С.С.: Прости, не понял, какое это время «то». Но, впрочем, и не важно. Любое время ассоциируется у меня со смертью. А все остальное лишь разные уловки, способы уйти от этих мыслей и ассоциаций. Что же касается кино, то я тебя просто дразнил. Я презираю и ненавижу кинематограф – высокобюджетную сестрицу цирка. Понимаешь, литература – наверное, единственное ненасильственное искусство. Мало того, что книгу можно читать в любом нужном тебе темпе, с любого места, в любом направлении, когда угодно, но как при этом свободно и вольно главное по сути – воображение читателя.
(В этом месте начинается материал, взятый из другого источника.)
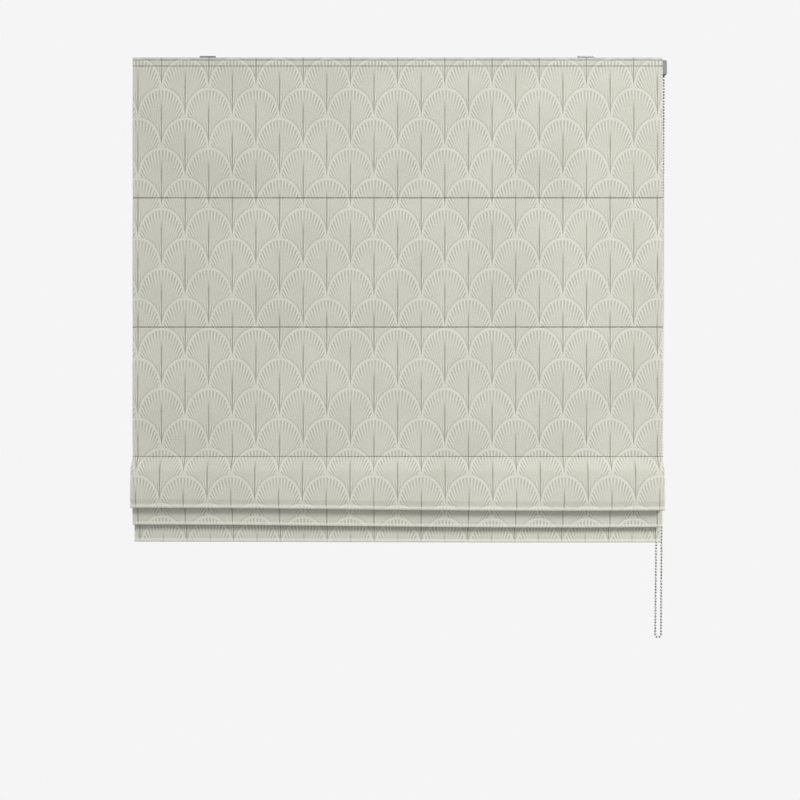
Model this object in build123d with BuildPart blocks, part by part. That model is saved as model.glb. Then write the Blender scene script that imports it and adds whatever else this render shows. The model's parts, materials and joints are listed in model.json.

Только нам, людям, присущее свойство, воображать и фантазировать, творить, доделывать, домысливать. А кино всегда подчиняет, насилует и ведет строем. Ать-два. Дает всему единственный, законченный и мертвый вид. Выедает, уничтожает мозг. Делает придатком аппарата. Поэтому по природе своей людоедство – жульничество, ложь и пакость. Механический антипод культуры слова. Между прочим, ты почитай ЖЖ, о чем пишут люди литературы, о кинематографе, чаще и больше всего, а ведь это по сути своей готовый анамнез и диагноз, желания и страстной готовности самоуничтожиться. Не перековаться даже, а перевариться. В этом смысле мне не забыть церемонии вручения «Большой книги» 2012, которую ты в самом начале упоминал зачем-то. Там все было построено на идее того, что для всех лауреатов высшее и последнее желание – воплотиться в целлулоиде. Грязными разводами на дохлом пластике. Этакое счастье прилюдного группового изнасилования антропофагами. По-моему, великолепная иллюстрация исчезновения всех смыслов и понятий в той среде, что называется культурной. Наглядней и не придумаешь, праздник книги, оформленный как ее поминки.